Required work | Below are the records; pull every line that includes "where".

Provided records |
— START —

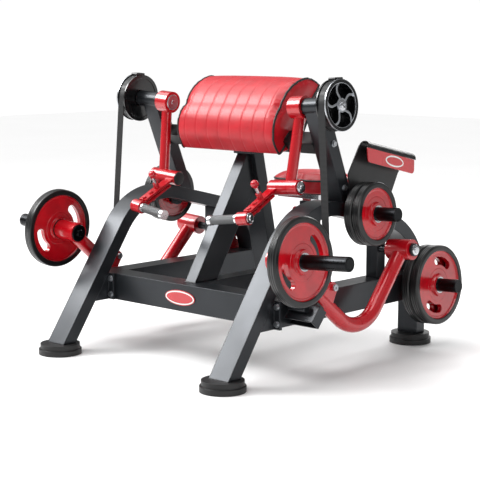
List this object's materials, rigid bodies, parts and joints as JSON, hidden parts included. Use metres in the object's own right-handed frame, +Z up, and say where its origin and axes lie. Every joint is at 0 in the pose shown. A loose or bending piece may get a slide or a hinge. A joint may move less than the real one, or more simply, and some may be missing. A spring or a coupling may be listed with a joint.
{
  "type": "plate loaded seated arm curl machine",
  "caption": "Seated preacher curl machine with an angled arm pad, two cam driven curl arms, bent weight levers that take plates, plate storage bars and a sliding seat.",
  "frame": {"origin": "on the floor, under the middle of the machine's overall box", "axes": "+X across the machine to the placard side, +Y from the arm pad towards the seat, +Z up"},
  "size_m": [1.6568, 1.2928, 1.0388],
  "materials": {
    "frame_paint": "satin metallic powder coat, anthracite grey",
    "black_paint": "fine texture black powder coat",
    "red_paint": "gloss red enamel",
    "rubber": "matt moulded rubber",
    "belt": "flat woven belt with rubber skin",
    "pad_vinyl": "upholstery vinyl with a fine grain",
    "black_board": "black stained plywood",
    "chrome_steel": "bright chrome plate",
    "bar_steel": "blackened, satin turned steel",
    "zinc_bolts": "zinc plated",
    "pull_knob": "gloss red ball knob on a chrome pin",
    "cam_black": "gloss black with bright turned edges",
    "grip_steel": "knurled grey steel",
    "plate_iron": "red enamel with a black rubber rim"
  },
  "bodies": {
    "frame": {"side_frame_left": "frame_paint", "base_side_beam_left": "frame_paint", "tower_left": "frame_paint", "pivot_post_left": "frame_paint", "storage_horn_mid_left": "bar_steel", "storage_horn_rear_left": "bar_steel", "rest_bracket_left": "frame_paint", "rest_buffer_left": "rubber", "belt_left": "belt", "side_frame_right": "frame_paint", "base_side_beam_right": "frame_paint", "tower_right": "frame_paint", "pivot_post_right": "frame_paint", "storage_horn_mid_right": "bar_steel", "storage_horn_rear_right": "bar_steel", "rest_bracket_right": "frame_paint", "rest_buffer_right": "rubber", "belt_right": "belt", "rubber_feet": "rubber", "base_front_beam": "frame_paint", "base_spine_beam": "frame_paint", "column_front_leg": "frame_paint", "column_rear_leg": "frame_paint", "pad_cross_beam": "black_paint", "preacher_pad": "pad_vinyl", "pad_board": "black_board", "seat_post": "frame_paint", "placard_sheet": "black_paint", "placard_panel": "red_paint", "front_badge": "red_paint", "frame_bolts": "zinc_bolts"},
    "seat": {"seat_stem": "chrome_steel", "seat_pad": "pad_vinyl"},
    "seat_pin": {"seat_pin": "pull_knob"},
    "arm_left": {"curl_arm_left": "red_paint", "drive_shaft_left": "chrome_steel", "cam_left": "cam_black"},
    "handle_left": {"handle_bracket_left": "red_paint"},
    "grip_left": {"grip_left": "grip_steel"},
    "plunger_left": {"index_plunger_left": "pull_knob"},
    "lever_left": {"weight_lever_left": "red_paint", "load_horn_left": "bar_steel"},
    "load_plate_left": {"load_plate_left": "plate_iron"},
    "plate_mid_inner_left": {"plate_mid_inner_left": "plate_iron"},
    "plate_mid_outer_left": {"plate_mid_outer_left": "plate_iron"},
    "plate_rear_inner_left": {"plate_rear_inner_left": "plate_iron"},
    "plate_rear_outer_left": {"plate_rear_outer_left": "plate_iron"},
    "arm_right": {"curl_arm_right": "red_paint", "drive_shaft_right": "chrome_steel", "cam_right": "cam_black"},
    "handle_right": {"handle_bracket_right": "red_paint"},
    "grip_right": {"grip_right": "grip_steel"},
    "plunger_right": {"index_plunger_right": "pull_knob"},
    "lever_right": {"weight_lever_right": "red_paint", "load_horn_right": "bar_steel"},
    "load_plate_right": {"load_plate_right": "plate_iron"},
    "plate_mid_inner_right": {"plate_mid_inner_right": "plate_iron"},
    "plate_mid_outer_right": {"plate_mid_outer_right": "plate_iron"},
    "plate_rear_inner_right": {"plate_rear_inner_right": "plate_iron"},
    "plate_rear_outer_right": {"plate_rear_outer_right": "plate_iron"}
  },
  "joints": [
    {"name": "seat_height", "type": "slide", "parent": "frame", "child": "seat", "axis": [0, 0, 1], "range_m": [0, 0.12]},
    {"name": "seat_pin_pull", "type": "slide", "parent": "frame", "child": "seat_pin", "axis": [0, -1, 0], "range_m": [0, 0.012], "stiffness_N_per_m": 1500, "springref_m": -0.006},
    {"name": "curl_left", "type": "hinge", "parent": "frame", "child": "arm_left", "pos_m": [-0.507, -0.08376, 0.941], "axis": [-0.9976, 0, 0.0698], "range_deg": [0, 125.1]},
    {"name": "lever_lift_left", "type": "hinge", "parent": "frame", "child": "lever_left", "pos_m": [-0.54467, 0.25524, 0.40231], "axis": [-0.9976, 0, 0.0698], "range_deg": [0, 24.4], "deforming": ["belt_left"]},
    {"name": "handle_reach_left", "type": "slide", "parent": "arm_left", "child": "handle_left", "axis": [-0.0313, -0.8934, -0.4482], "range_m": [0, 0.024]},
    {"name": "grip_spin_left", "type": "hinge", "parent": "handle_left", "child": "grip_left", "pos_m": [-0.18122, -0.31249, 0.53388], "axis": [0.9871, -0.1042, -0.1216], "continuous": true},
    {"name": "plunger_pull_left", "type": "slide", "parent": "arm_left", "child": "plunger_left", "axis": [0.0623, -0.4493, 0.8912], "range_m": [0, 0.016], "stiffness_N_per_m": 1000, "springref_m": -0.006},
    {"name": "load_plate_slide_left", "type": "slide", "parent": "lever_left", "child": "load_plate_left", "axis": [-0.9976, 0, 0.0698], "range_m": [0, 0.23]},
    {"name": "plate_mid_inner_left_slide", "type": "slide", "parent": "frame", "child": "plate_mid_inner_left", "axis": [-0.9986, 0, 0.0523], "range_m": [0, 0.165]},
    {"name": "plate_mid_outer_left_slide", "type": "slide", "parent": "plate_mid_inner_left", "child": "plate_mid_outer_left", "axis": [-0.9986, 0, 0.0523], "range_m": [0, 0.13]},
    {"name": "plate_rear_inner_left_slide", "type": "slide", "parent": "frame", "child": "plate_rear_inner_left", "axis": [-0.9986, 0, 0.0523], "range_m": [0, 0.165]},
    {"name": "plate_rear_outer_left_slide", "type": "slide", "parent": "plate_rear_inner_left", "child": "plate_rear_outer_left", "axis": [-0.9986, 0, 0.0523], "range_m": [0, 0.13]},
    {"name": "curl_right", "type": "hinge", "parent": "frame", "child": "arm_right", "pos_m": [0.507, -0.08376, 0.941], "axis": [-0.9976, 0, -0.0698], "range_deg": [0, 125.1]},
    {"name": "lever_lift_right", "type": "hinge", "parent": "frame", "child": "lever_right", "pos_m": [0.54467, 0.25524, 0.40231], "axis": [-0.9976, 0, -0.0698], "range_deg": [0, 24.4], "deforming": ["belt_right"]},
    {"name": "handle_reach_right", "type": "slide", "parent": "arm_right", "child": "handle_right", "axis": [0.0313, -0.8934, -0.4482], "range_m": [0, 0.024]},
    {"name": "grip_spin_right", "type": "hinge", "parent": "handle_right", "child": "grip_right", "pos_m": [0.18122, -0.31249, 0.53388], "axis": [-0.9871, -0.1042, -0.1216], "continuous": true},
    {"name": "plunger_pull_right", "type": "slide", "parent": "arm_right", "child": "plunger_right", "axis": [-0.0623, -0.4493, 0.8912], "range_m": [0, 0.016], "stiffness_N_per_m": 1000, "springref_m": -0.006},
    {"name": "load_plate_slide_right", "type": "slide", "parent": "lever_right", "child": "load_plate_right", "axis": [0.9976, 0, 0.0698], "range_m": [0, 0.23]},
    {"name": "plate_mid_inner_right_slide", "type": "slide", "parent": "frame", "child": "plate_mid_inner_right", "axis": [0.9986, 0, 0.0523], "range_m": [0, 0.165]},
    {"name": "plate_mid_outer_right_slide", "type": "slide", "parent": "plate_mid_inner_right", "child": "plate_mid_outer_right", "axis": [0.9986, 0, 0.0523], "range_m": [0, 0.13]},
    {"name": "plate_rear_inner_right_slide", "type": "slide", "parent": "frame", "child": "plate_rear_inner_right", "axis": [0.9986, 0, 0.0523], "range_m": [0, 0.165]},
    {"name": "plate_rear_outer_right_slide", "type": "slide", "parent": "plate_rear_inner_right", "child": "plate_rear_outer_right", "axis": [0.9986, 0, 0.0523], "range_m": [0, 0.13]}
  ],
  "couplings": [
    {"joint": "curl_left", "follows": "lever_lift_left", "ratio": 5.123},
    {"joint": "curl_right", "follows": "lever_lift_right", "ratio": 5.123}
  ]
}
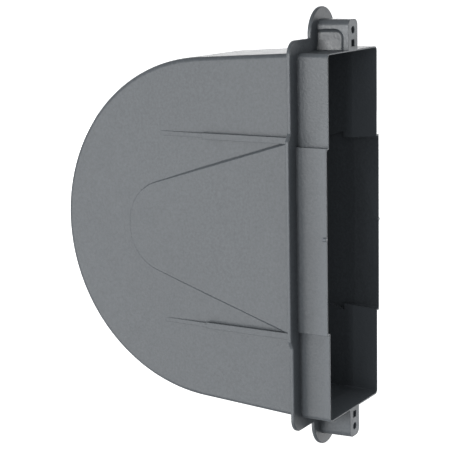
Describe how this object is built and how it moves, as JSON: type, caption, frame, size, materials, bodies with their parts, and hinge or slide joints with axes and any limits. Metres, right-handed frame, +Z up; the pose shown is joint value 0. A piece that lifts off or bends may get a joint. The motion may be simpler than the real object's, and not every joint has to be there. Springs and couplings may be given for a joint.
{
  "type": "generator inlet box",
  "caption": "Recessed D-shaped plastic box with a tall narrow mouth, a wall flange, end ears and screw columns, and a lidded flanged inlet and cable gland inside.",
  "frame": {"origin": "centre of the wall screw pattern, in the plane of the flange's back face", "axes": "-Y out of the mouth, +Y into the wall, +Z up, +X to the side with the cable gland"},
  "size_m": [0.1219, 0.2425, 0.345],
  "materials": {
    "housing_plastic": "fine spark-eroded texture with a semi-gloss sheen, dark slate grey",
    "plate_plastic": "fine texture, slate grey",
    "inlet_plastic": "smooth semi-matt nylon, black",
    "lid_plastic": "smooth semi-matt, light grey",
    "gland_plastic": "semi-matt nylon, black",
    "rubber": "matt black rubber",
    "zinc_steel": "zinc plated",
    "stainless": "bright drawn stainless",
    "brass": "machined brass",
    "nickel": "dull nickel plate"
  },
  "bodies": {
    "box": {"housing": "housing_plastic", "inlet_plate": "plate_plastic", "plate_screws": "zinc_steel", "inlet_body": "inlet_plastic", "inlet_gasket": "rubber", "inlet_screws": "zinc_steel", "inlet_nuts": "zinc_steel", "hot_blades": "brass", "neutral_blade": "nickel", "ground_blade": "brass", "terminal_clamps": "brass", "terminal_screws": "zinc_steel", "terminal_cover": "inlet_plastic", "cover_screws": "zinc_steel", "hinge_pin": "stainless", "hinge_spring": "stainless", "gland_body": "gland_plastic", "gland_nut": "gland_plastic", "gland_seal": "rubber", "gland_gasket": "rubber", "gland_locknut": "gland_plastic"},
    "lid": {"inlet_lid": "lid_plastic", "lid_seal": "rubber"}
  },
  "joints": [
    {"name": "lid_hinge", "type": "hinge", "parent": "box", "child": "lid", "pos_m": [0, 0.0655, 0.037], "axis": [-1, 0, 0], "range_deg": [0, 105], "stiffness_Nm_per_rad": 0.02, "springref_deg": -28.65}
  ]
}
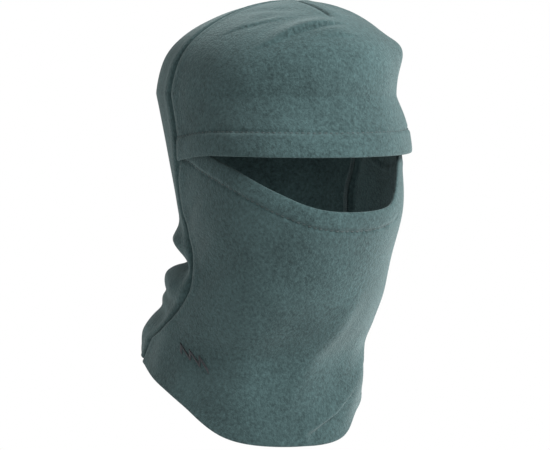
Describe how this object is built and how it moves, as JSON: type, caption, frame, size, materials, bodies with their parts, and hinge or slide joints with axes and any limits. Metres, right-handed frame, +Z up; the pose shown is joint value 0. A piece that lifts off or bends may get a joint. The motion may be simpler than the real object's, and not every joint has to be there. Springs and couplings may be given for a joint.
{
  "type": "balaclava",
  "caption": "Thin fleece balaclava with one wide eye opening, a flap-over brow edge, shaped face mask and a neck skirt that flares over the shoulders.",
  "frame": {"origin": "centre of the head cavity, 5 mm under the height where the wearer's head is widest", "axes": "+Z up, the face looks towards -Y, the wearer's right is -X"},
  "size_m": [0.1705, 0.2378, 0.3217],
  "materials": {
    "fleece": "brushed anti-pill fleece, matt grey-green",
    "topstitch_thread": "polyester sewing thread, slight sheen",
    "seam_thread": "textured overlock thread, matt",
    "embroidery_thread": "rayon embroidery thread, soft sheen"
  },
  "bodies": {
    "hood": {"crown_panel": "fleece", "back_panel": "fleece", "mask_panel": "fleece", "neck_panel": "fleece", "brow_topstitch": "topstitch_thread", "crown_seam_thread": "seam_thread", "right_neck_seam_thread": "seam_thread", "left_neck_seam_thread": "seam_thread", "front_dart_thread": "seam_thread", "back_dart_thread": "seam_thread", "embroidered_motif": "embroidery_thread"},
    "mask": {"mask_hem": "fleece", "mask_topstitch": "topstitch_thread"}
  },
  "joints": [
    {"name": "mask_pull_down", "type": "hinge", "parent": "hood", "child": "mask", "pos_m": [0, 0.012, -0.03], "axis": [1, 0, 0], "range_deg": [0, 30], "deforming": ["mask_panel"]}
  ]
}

— END —

Full output |
List this object's materials, rigid bodies, parts and joints as JSON, hidden parts included. Use metres in the object's own right-handed frame, +Z up, and say where its origin and axes lie. Every joint is at 0 in the pose shown. A loose or bending piece may get a slide or a hinge. A joint may move less than the real one, or more simply, and some may be missing. A spring or a coupling may be listed with a joint.
  "frame": {"origin": "centre of the head cavity, 5 mm under the height where the wearer's head is widest", "axes": "+Z up, the face looks towards -Y, the wearer's right is -X"},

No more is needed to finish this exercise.